The theme statement of an essay, also called a thesis statement, is the single point that summarizes what the essay is written to support. A well-crafted theme statement will make it much easier both to read and to write the essay by defining the essay's purpose. A good theme statement makes a statement worth defending with the right scope for the context.
  1. Relevant Subject

    • Every theme statement takes the form of a sentence, meaning it has a subject and a predicate. The subject is what the theme statement is about. A successful theme statement must have a subject that is relevant to the topic at hand.

    Interesting Predicate

    • If the subject is what the theme statement is about, the predicate is what the theme statement says about it.
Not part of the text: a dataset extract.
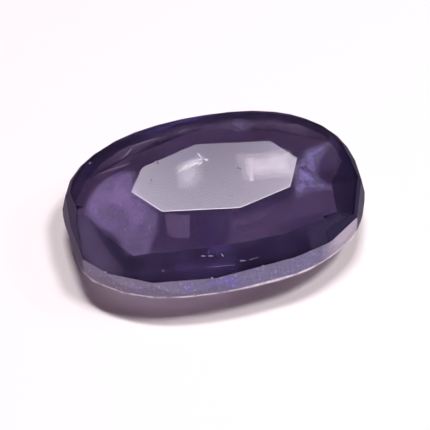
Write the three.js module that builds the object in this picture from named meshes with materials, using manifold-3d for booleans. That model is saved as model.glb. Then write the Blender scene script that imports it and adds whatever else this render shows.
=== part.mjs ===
// Oval mixed-cut iolite gemstone, millimetres, +Z up.
// It rests on its flat base facet: the origin is under the middle of the stone, at the level of that facet.
// While it is cut, z = 0 is the girdle's upper edge, the crown is above it and the pavilion below.

import * as THREE from 'three';
import { mergeVertices } from 'three/addons/utils/BufferGeometryUtils.js';
import Module from 'manifold-3d';

// Driving dimensions: heights and depths from the girdle's upper edge, in mm, and slopes from level, in degrees.
const crownHeight = 0.95;
const girdleDepth = 0.85;
const baseDepth = 2.65;
const breakSlope = 50;
const flatSlope = 77;
const rimFacets = 28;

// The rim under the girdle is flatter and wider along the near side than along the far side and at the ends.
const rimSlopeNear = 50;
const rimSlopeFar = 64;
const rimWidthSide = 0.45;
const rimWidthEnd = 0.08;

// Corners of the girdle's upper edge, anticlockwise from the right-hand end, each with how far the girdle
// flares out below it. The stone was shaped by hand: its near side has a few long flats, its far side many
// short ones, and the left shoulder is fuller than the right one.
const girdleCorners = [
  { x: 6.08, y: 0.10, flare: 0.13 },
  { x: 6.02, y: 0.92, flare: 0.08 },
  { x: 5.82, y: 1.66, flare: 0.04 },
  { x: 5.43, y: 2.38, flare: 0.04 },
  { x: 4.93, y: 2.92, flare: 0.04 },
  { x: 4.36, y: 3.36, flare: 0.04 },
  { x: 3.66, y: 3.72, flare: 0.04 },
  { x: 2.79, y: 4.04, flare: 0.04 },
  { x: 1.80, y: 4.24, flare: 0.04 },
  { x: 0.75, y: 4.34, flare: 0.04 },
  { x: -0.35, y: 4.36, flare: 0.04 },
  { x: -1.45, y: 4.30, flare: 0.04 },
  { x: -2.48, y: 4.13, flare: 0.04 },
  { x: -3.43, y: 3.83, flare: 0.04 },
  { x: -4.24, y: 3.41, flare: 0.05 },
  { x: -4.95, y: 2.86, flare: 0.07 },
  { x: -5.50, y: 2.20, flare: 0.13 },
  { x: -5.85, y: 1.42, flare: 0.19 },
  { x: -5.98, y: -0.30, flare: 0.08 },
  { x: -5.84, y: -2.08, flare: 0.03 },
  { x: -5.06, y: -3.08, flare: 0.03 },
  { x: -3.49, y: -4.01, flare: 0.04 },
  { x: -1.10, y: -4.43, flare: 0.08 },
  { x: 2.14, y: -4.25, flare: 0.20 },
  { x: 3.73, y: -3.87, flare: 0.05 },
  { x: 5.13, y: -2.92, flare: 0.03 },
  { x: 5.98, y: -1.00, flare: 0.18 },
];

// Corners of the octagonal table, anticlockwise, each with the slope of the crown main that starts there
// and runs along the table's edge to the next corner.
const tableCorners = [
  { x: 3.51, y: 0.03, slope: 15.5 },
  { x: 2.74, y: 1.25, slope: 13.5 },
  { x: -0.26, y: 1.89, slope: 13.5 },
  { x: -2.66, y: 1.20, slope: 15.1 },
  { x: -3.37, y: 0.04, slope: 16.7 },
  { x: -2.45, y: -1.33, slope: 13.2 },
  { x: 0.55, y: -1.97, slope: 14.9 },
  { x: 2.77, y: -1.42, slope: 16.7 },
];

// Corners of the flat facet that the stone rests on, anticlockwise from the right-hand end.
const baseCorners = [
  [4.75, 0.45], [3.60, 1.45], [0.20, 1.85], [-3.20, 1.95], [-4.75, 1.45],
  [-4.15, 0.10], [-3.40, -1.10], [0.10, -1.55], [2.40, -1.52], [4.50, -1.15],
];

// Small chips in the edges: where each is and its radius.
const chips = [
  { at: [-5.14, -2.97, 0.00], radius: 0.15 },
  { at: [-5.76, 1.62, 0.02], radius: 0.13 },
  { at: [-1.36, -4.40, 0.02], radius: 0.15 },
  { at: [0.82, -4.33, 0.00], radius: 0.11 },
  { at: [3.73, -3.87, 0.00], radius: 0.14 },
  { at: [-2.02, 1.38, 0.97], radius: 0.12 },
  { at: [0.34, -1.92, 0.97], radius: 0.09 },
  { at: [-3.03, -3.80, 0.34], radius: 0.10 },
  { at: [-4.60, -2.78, 0.40], radius: 0.09 },
];
const chipTurn = 0.9;

const lapSize = 40;
const wallSteps = 4;

const wasm = await Module();
wasm.setup();

// A closed geometry as a solid that can be cut.
function solidOf(geometry) {
  const bare = geometry.clone();
  bare.deleteAttribute('normal');
  bare.deleteAttribute('uv');
  const merged = mergeVertices(bare, 1e-5);
  const mesh = new wasm.Mesh({
    numProp: 3,
    vertProperties: new Float32Array(merged.attributes.position.array),
    triVerts: new Uint32Array(merged.index.array),
  });
  mesh.merge();
  return new wasm.Manifold(mesh);
}

// The solid as a geometry with flat facets.
function geometryOf(solid) {
  const mesh = solid.getMesh();
  const geometry = new THREE.BufferGeometry();
  geometry.setAttribute('position', new THREE.BufferAttribute(new Float32Array(mesh.vertProperties), 3));
  geometry.setIndex(new THREE.BufferAttribute(new Uint32Array(mesh.triVerts), 1));
  return geometry;
}

// Grinds one flat facet: takes away all of the stone that lies beyond the plane through a point.
function grind(stone, normal, point) {
  const lap = new THREE.BoxGeometry(lapSize, lapSize, lapSize);
  lap.translate(0, 0, lapSize / 2);
  const turn = new THREE.Quaternion().setFromUnitVectors(new THREE.Vector3(0, 0, 1), normal);
  lap.applyQuaternion(turn);
  lap.translate(point.x, point.y, point.z);
  return stone.subtract(solidOf(lap));
}

// The unit normal of a facet that leans out level with a flat direction, by its slope. up is 1 on the crown
// and -1 on the pavilion.
function facetNormal(outward, slope, up) {
  const angle = THREE.MathUtils.degToRad(slope);
  const level = Math.sin(angle);
  return new THREE.Vector3(outward.x * level, outward.y * level, up * Math.cos(angle));
}

// The outward direction, in plan, of the edge from one corner to the next of an anticlockwise outline.
function edgeOutward(start, end) {
  return new THREE.Vector2(end.y - start.y, start.x - end.x).normalize();
}

// Each edge of an anticlockwise outline: its two ends and its outward direction.
function edgesOf(corners) {
  return corners.map((start, i) => {
    const end = corners[(i + 1) % corners.length];
    return { start, end, outward: edgeOutward(start, end) };
  });
}

// The outline of the girdle below its upper edge: a smooth closed curve, flared out from the corners.
const outlineCurve = new THREE.CatmullRomCurve3(
  girdleCorners.map((corner) => {
    const stretch = 1 + corner.flare / Math.hypot(corner.x, corner.y);
    return new THREE.Vector3(corner.x * stretch, corner.y * stretch, 0);
  }), true, 'centripetal');
const outlinePoints = outlineCurve.getPoints(girdleCorners.length * wallSteps)
  .slice(0, -1)
  .map((point) => new THREE.Vector2(point.x, point.y));

// How far the outline reaches in a direction.
function reach(outward) {
  return Math.max(...outlinePoints.map((point) => point.dot(outward)));
}

// The slope of the rim under the girdle on the side of the stone that faces outward.
function rimSlopeAt(outward) {
  const turn = THREE.MathUtils.smoothstep(outward.y, -0.95, -0.3);
  return THREE.MathUtils.lerp(rimSlopeNear, rimSlopeFar, turn);
}

// The width of the rim, in plan, on that side.
function rimWidthAt(outward) {
  return THREE.MathUtils.lerp(rimWidthSide, rimWidthEnd, outward.x ** 2);
}

// The rough blank, as tall as the finished stone.
function makeBlank() {
  const height = crownHeight + baseDepth;
  const blank = new THREE.ExtrudeGeometry(new THREE.Shape(outlinePoints), { depth: height, bevelEnabled: false });
  blank.translate(0, 0, -baseDepth);
  return solidOf(blank);
}

// The girdle's upper edge: under each edge a steep ground flat, and over it a narrow polished break facet.
function grindGirdleEdge(stone) {
  for (const edge of edgesOf(girdleCorners)) {
    const point = new THREE.Vector3(edge.start.x, edge.start.y, 0);
    stone = grind(stone, facetNormal(edge.outward, flatSlope, 1), point);
    stone = grind(stone, facetNormal(edge.outward, breakSlope, 1), point);
  }
  return stone;
}

// The eight crown mains, from the table's edges down to the break facets.
function grindCrownMains(stone) {
  for (const edge of edgesOf(tableCorners)) {
    const point = new THREE.Vector3(edge.start.x, edge.start.y, crownHeight);
    stone = grind(stone, facetNormal(edge.outward, edge.start.slope, 1), point);
  }
  return stone;
}

// The row of narrow facets under the girdle, evenly spaced along the outline.
function grindPavilionRim(stone) {
  for (let i = 0; i < rimFacets; i += 1) {
    const place = (i + 0.5) / rimFacets;
    const point = outlineCurve.getPointAt(place);
    const tangent = outlineCurve.getTangentAt(place);
    const outward = new THREE.Vector2(tangent.y, -tangent.x);
    point.z = -girdleDepth;
    stone = grind(stone, facetNormal(outward, rimSlopeAt(outward), -1), point);
  }
  return stone;
}

// The wide facets between the rim and the base. Each starts at an edge of the base, and its slope takes it
// to the lower edge of the rim.
function grindPavilionMains(stone) {
  const base = baseCorners.map(([x, y]) => new THREE.Vector2(x, y));
  for (const edge of edgesOf(base)) {
    const rimWidth = rimWidthAt(edge.outward);
    const rimDrop = rimWidth * Math.tan(THREE.MathUtils.degToRad(rimSlopeAt(edge.outward)));
    const rise = baseDepth - girdleDepth - rimDrop;
    const run = reach(edge.outward) - rimWidth - edge.start.dot(edge.outward);
    const slope = THREE.MathUtils.radToDeg(Math.atan2(rise, run));
    const point = new THREE.Vector3(edge.start.x, edge.start.y, -baseDepth);
    stone = grind(stone, facetNormal(edge.outward, slope, -1), point);
  }
  return stone;
}

// The chips in its edges, each a small angular bite.
function breakChips(stone) {
  chips.forEach((chip, i) => {
    const bite = new THREE.IcosahedronGeometry(chip.radius, 0);
    bite.rotateX(chipTurn * i);
    bite.rotateY(chipTurn * i * 2);
    bite.translate(...chip.at);
    stone = stone.subtract(solidOf(bite));
  });
  return stone;
}

// Cuts the stone and stands it on its base, with the origin under its middle.
function cutStone() {
  let stone = makeBlank();
  stone = grindGirdleEdge(stone);
  stone = grindCrownMains(stone);
  stone = grindPavilionRim(stone);
  stone = grindPavilionMains(stone);
  stone = breakChips(stone);
  const geometry = geometryOf(stone);
  geometry.computeBoundingBox();
  const middle = geometry.boundingBox.getCenter(new THREE.Vector3());
  geometry.translate(-middle.x, -middle.y, -geometry.boundingBox.min.z);
  const faceted = geometry.toNonIndexed();
  faceted.computeVertexNormals();
  return faceted;
}

const iolite = new THREE.MeshStandardMaterial({ color: 0x4a3f6b, roughness: 0.05, metalness: 0 });

const gemstone = new THREE.Group();
const stone = new THREE.Mesh(cutStone(), iolite);
stone.name = 'iolite_gemstone';
gemstone.add(stone);

export default gemstone;
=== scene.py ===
import math

import bpy
import numpy as np
from mathutils import Matrix, Vector


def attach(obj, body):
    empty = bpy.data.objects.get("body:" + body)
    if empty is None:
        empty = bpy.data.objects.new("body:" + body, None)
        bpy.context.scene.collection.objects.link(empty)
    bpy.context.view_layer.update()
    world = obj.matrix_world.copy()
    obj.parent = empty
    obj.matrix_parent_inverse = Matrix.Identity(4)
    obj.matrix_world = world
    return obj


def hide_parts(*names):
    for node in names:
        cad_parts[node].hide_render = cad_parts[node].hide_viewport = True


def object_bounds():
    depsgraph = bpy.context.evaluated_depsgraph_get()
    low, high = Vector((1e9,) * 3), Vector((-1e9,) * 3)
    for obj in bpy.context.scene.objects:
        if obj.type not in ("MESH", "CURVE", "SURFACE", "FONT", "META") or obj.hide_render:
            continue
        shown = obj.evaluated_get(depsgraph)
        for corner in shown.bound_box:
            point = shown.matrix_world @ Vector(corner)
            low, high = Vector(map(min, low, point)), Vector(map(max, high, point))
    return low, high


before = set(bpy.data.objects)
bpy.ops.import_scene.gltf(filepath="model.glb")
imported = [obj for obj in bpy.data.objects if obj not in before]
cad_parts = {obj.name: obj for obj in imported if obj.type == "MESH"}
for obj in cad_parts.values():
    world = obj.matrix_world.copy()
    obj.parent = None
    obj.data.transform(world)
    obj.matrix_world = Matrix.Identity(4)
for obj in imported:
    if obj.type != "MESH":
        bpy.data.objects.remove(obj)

cadLow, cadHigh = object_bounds()
mm = 0.001
aboveStone = (0, 0, 5 * mm)    # added to a place before a ray looks straight down for the stone's surface
print("frame loaded:", [round((b - a) / mm, 2) for a, b in zip(cadLow, cadHigh)], "mm")


# Node tree helpers

def startTree(name, inputs):
    tree = bpy.data.node_groups.new(name, "GeometryNodeTree")
    tree.interface.new_socket("Geometry", in_out="INPUT", socket_type="NodeSocketGeometry")
    for label, (kind, value) in inputs.items():
        socket = tree.interface.new_socket(label, in_out="INPUT", socket_type=kind)
        if value is not None:
            socket.default_value = value
    tree.interface.new_socket("Geometry", in_out="OUTPUT", socket_type="NodeSocketGeometry")
    return tree, tree.nodes.new("NodeGroupInput"), tree.nodes.new("NodeGroupOutput")


def plug(tree, value, socket):
    if isinstance(value, bpy.types.NodeSocket):
        tree.links.new(value, socket)
    else:
        socket.default_value = value


def addNode(tree, kind, values=None, **settings):
    node = tree.nodes.new(kind)
    for key, value in settings.items():
        setattr(node, key, value)
    for key, value in (values or {}).items():
        plug(tree, value, node.inputs[key])
    return node


def maths(tree, operation, a, b=0.0, c=0.0):
    return addNode(tree, "ShaderNodeMath", {0: a, 1: b, 2: c}, operation=operation).outputs[0]


def vectors(tree, operation, a, b=None, scale=None):
    node = addNode(tree, "ShaderNodeVectorMath", {0: a}, operation=operation)
    if b is not None:
        plug(tree, b, node.inputs[1])
    if scale is not None:
        plug(tree, scale, node.inputs["Scale"])
    return node.outputs["Value" if operation in ("DOT_PRODUCT", "DISTANCE") else "Vector"]


def ramp(tree, value, low, high, start=0.0, end=1.0):
    node = addNode(tree, "ShaderNodeMapRange", {
        "Value": value, "From Min": low, "From Max": high, "To Min": start, "To Max": end})
    return node.outputs["Result"]


def noise(tree, place, scale, detail=3.0):
    return addNode(tree, "ShaderNodeTexNoise", {
        "Vector": place, "Scale": scale, "Detail": detail, "Roughness": 0.6}).outputs[0]


def attribute(tree, name):
    return addNode(tree, "GeometryNodeInputNamedAttribute", {"Name": name}, data_type="FLOAT").outputs[0]


def castRay(tree, shape, source, direction):
    return addNode(tree, "GeometryNodeRaycast", {
        "Target Geometry": shape, "Source Position": source, "Ray Direction": direction, "Ray Length": 1.0})


def randomValue(tree, low, high, seed, kind="FLOAT"):
    node = addNode(tree, "FunctionNodeRandomValue", {"Seed": seed}, data_type=kind)
    lowest = 0 if kind == "FLOAT_VECTOR" else 2
    plug(tree, low, node.inputs[lowest])
    plug(tree, high, node.inputs[lowest + 1])
    return node.outputs[0 if kind == "FLOAT_VECTOR" else 1]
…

Choosing an interesting predicate can be difficult, but it is one of the most important factors in the success of your essay. Aim for an innovative angle on an old theory, a controversial assertion you believe is demonstrably accurate or a contrast or comparison that has not yet been drawn. The predicate of your theme statement defines your whole essay. Make sure it is a statement worth making.

    Appropriate Scope

    • A difficult task for beginning writers is to define an appropriate scope in their theme statements. Scope refers to both the range of ideas and the level of detail covered in your essay. If your scope is too broad, narrow it down by choosing a particular text, person or study as your context. To broaden a narrow scope, pick a contrasting idea or text and make the theme statement into a comparison of the two.

    Measureable Assertion

    • For a theme statement to be successful, the assertion it makes has to be one that can be shown to be either right or wrong. Your task as a writer is to convince your reader it is right. Your reader may or may not agree. But in either case, it should be a statement that is clear and concrete enough that there is something with which to agree or disagree. Vague claims, like "Ernest Hemingway was the best writer ever," are not measurable.

    Objective Claim

    • A successful theme statement should also make an objective claim that you can support with objective evidence. Even in subjective fields like literature, it is possible to support claims with objective observations on what an author writes or what historical trends influenced the writing. Subjective claims like "I think the government should stop raising taxes" are easy to fix; take off the "I think" and spend the essay defending your view. A claim like "I really enjoyed this story," however, is irrelevant to anyone outside yourself. Scrap it and pick something someone else could support just as well as you.